Who’s backing the MBS market?

Historically, Fannie and Freddie have used their retained portfolios to support housing affordability, acting as marginal buyers of MBS and subsidizing guarantee fees.

Prior to being placed into conservatorship in 2008, the GSEs expanded their portfolios aggressively — including exposure to risky mortgages — before the Federal Reserve stepped in as the dominant buyer through quantitative easing following the financial crisis.

The Fed, however, is moving in the opposite direction. In October, Fed officials announced that principal payments from MBS would be reinvested into Treasurys, further reducing the central bank’s footprint in the mortgage market.

“President Trump’s mandate seems to indicate that the GSEs could become more like the Fed in terms of lack of price sensitivity, which would imply tighter spreads and lower mortgage rates,” Morgan Stanley analysts said in a report. 

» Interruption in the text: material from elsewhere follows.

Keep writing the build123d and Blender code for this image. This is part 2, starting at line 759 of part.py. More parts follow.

The Morgan Stanley analysts wrote that a $200 billion purchase program would be roughly equivalent to the Fed’s annual MBS runoff, suggesting a potential tightening of about 15 bps. And if interest rate duration is hedged, mortgage rates could end 2026 around 5.6%, in line with their rate strategist forecasts. That scenario could lift existing home sales from an initially expected 4.23 million to somewhere in the range of 4.25 million to 4.30 million.

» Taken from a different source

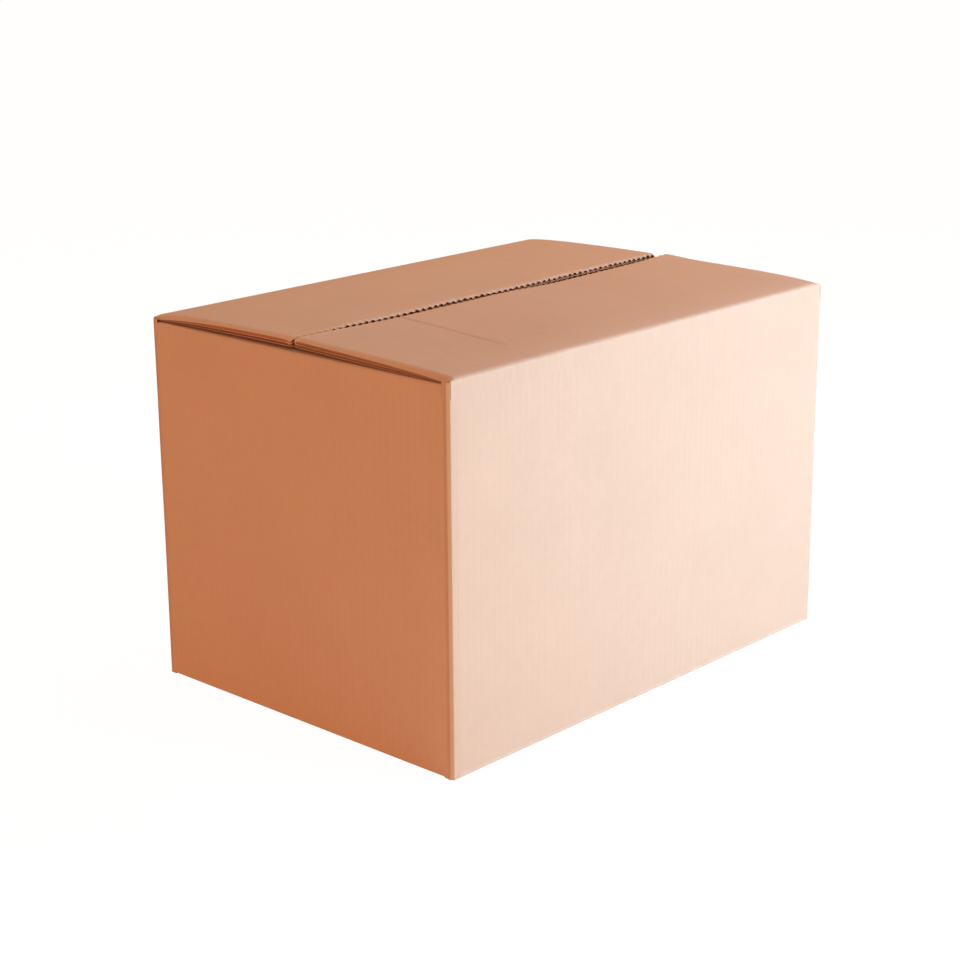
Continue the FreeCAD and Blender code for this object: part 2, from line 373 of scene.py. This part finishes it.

But Realtor.com senior economist Joel Berner added in a statement that the Fed continues to hold $2 trillion in MBS even after three years of reducing their holdings, and “without that same level of scale and credibility, any impact on mortgage rates would likely be modest and short-lived.” 

Banks have also retreated from the MBS market since the financial crisis, constrained by stricter regulatory capital requirements. As a result, a growing share of MBS is now held by money managers, raising questions about whether they will add to positions or take profits as Fannie and Freddie potentially crowd the trade, according to Wells Fargo analysts.

GSEs’ financials

Fannie and Freddie added $37 billion in MBS to their retained portfolios between January and November, including $15 billion in November alone. Since Bill Pulte assumed the role of director at the Federal Housing Finance Agency (FHFA), the GSEs have added $54 billion.

Morgan Stanley analysts expect net MBS issuance to total $175 billion in 2026, largely driven by Ginnie Mae loans. That dynamic could create a mismatch unless the GSEs expand their ability to manage portfolios of Ginnie Mae securities, which are often tied to loans serving veterans and lower-income borrowers.

Each GSE’s retained portfolio is currently capped at $225 billion, and Morgan Stanley estimates there is roughly $179 billion of remaining capacity. The $200 billion in cash cited by Trump includes restricted cash and securities purchased under agreements to resell.

That means the GSEs could fund additional MBS purchases by selling loans, reallocating assets or amending the Preferred Stock Purchase Agreements (PSPAs) to raise portfolio limits, the analysts said.

“A further question is what this does to their capital requirements and ability to privatize, as we would expect that they would need to hold much more capital against a larger retained portfolio, likely pushing out the timeline of recapitalization plans,” the Morgan Stanley analysts added.